Dr. Spreafico serves as the Head and Neck Medical Oncology Disease Site Lead and Director of the Phase I Drug Development Fellowship at the Princess Margaret Cancer Centre. Dr. Spreafico is a member of the CCTG Head and Neck Disease site Executive Committee. She serves on the US NCI Head and Neck Cancer Steering Committee rare tumor task force, and she is the Co-Chair of the NRG Oncology Recurrent/Metastatic H&N Cancer Working Group. Dr. Spreafico's full-time academic practice and research include early phase clinical trials, with disease-specific interests in skin/melanoma, and head and neck cancers. Her translational research focuses on immuno-oncology-based, microbiome and cancer interception-driven studies and she leads as PI, CCTG, NRG and NCI CTEP early phase investigator-initiated clinical trials.

Dr. George Zogopoulos

McGill University

George Zogopoulos, MD (Toronto), PhD (McGill), FRCS(C), FACS is an Associate Professor of Surgery and Oncology at McGill University, a staff surgeon at the McGill University Health Centre (MUHC), and scientist at the Research Institute of the MUHC and the Rosalind and Morris Goodman Cancer Institute. He is a senior clinical research scholar of the Fonds de recherche du Québec - Santé, with a translational research program studying the genetics and oncogenomics of pancreaticobiliary cancers. His clinical practice focuses on the surgical treatment of pancreatic, biliary and hepatic malignancies as well as abdominal organ transplantation with an interest in transplant oncology.



Dr. Logan Walsh, PhD

McGill University

Dr. Walsh did his postdoctoral training at Memorial Sloan Kettering Cancer Center and is now an Assistant Professor at the Goodman Cancer Institute and Department of Human Genetics at McGill University. He currently holds the Rosalind Goodman Chair in Lung Cancer Research. Dr. Walsh’s lab is very technology focused, and uses spatial proteomics combined with artificial intelligence to help develop personalized medicine strategies for cancer patients. His recent work involves understanding the tumour immune microenvironment and how we can leverage spatial information from routine pathology sections to better understand cancer progression and response to immunotherapy. 

Dr. Andy Minn, MD, PhD

University of Pennsylvania

Andy Minn is a Professor in the Department of Radiation Oncology and the Abramson Family Cancer Research Institute at the University of Pennsylvania. He is also Director of the Mark Foundation Center for Immunotherapy, Immune Signaling, and Radiation at Penn.

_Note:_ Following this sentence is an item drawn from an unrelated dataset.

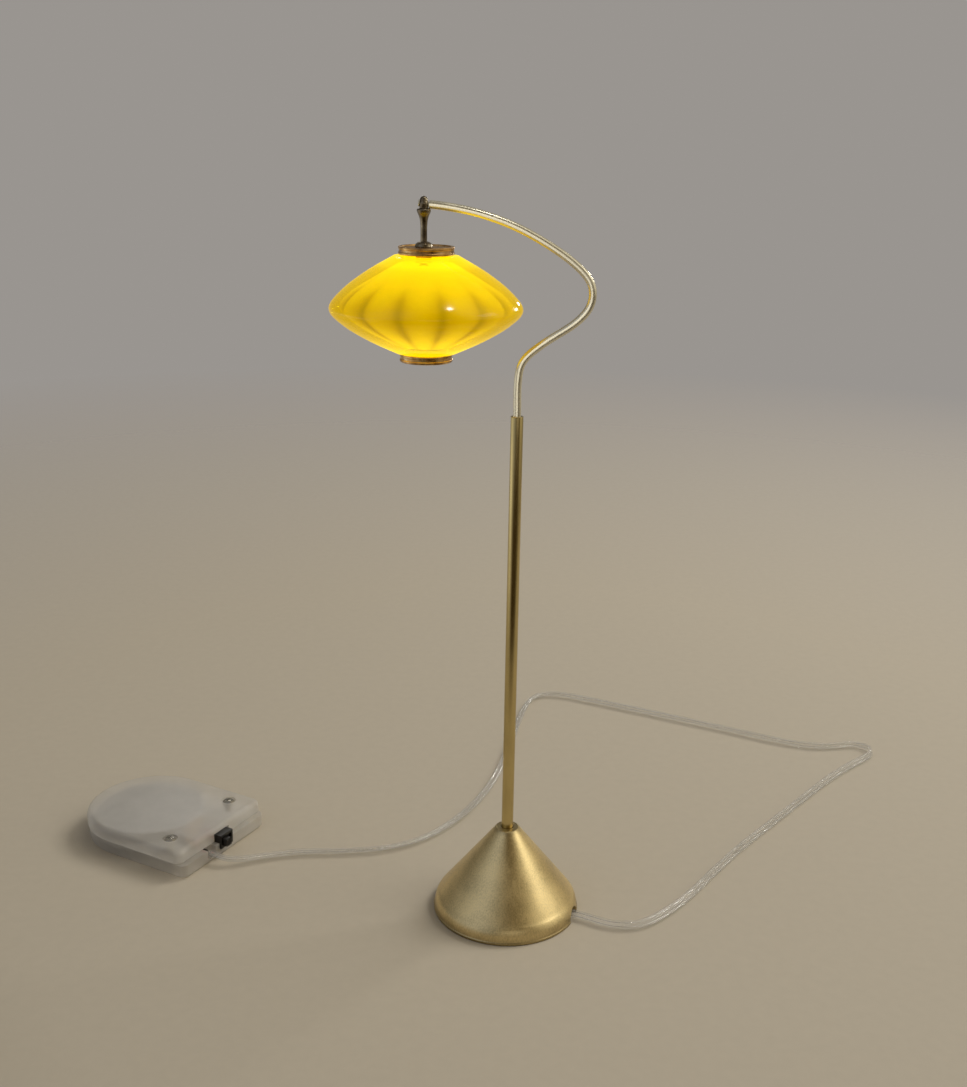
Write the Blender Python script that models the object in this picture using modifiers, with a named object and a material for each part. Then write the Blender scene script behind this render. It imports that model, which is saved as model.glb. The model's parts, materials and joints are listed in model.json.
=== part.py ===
"""Dollhouse arc floor lamp, lit by one LED and fed by a coin-cell case.

Metres, +Z up.  The origin is the centre of the conical foot, on the floor.
The pole rises along +Z, the arm bows out to +X and carries the shade back
over -X, and the battery case lies to the left and behind.
"""

import math

import bmesh
import bpy
from mathutils import Matrix, Vector

MM = 0.001

# Foot: a spun brass cone over a ballast slug and a felt pad.
FOOT_RADIUS = 12.5 * MM
FOOT_HEIGHT = 15.4 * MM
FOOT_SHOULDER = Vector((11.2 * MM, 3.4 * MM))
FOOT_CROWN_RADIUS = 1.95 * MM
FOOT_WALL = 0.7 * MM
LIP_HEIGHT = 0.5 * MM
PAD_RADIUS = 11.45 * MM
PAD_THICKNESS = 0.5 * MM
SLUG_BOTTOM = 0.8 * MM
SLUG_TOP = 10.0 * MM
NOTCH_ANGLE = math.radians(-18.0)
NOTCH_RADIUS = 2.0 * MM
CHANNEL_WIDTH = 2.4 * MM
CHANNEL_TOP = 2.3 * MM

# Pole and arm: two telescoped brass tubes.
POLE_RADIUS = 1.0 * MM
POLE_BORE = 0.68 * MM
POLE_BOTTOM = 2.6 * MM
POLE_TOP = 87.0 * MM
ARM_RADIUS = 0.625 * MM
ARM_BORE = 0.42 * MM
FIT_GAP = 0.06 * MM

# Centreline of the arm in the XZ plane, from its root inside the pole.
ARM_ROUTE = (
    (0.0, 79.2), (0.0, 88.0), (0.0, 92.6), (0.8, 95.8), (4.2, 98.7),
    (8.6, 101.6), (10.8, 104.4), (10.7, 107.6), (8.2, 110.4), (3.9, 113.3),
    (-1.2, 115.9), (-6.5, 117.65), (-11.0, 118.5), (-13.8, 118.8),
)

# Pivot at the arm's tip: a hollow pin through the ball-shaped eye.
PIN_RADIUS = 0.36 * MM
PIN_BORE = 0.18 * MM
EYE_RADIUS = 0.72 * MM
EYE_BORE = 0.44 * MM
EYE_OFFSET = 0.8 * MM
PIN_HEAD_RADIUS = 0.5 * MM
FINIAL_RADIUS = 0.6 * MM
LAMP_TOP = 120.0 * MM

# Shade: a double cone of yellow acrylic over a melon-ribbed core.
SHADE_TOP = 111.3 * MM
SHADE_BOTTOM = 96.8 * MM
SHADE_HOLE = 3.4 * MM
SHADE_WALL = 0.7 * MM
SHADE_SHIFT = 0.4 * MM
SHADE_CURVE = ((5.0, 111.3), (9.2, 108.85), (12.8, 106.1), (14.75, 103.45),
               (12.9, 101.2), (9.2, 98.9), (4.8, 96.8))
CORE_CURVE = ((4.2, 110.2), (8.0, 108.0), (11.6, 105.7), (13.2, 103.5),
              (11.6, 101.7), (8.0, 99.6), (4.2, 97.8))
CORE_WALL = 0.5 * MM
RIB_COUNT = 12
RIB_DEPTH = 0.9 * MM
RIB_PHASE = math.radians(13.5)
CAP_RADIUS = 4.25 * MM
CAP_HEIGHT = 1.2 * MM
CAP_GAP = 0.2 * MM
STEM_RADIUS = 0.5 * MM
STEM_BORE = 0.32 * MM
STEM_BOTTOM = 109.9 * MM
LED_RADIUS = 1.5 * MM
LED_BASE = 108.6 * MM
LED_TIP = 103.3 * MM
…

Dr. Minn received his MD and PhD from the University of Chicago where he studied the structure, function, and regulation of programmed cell death genes with Dr. Craig Thompson. He then did his medical residency in radiation oncology at Memorial Sloan-Kettering Cancer Center. There, he also did his post-doctoral training with Dr. Joan Massague, studying genes that control tissue-specific metastasis.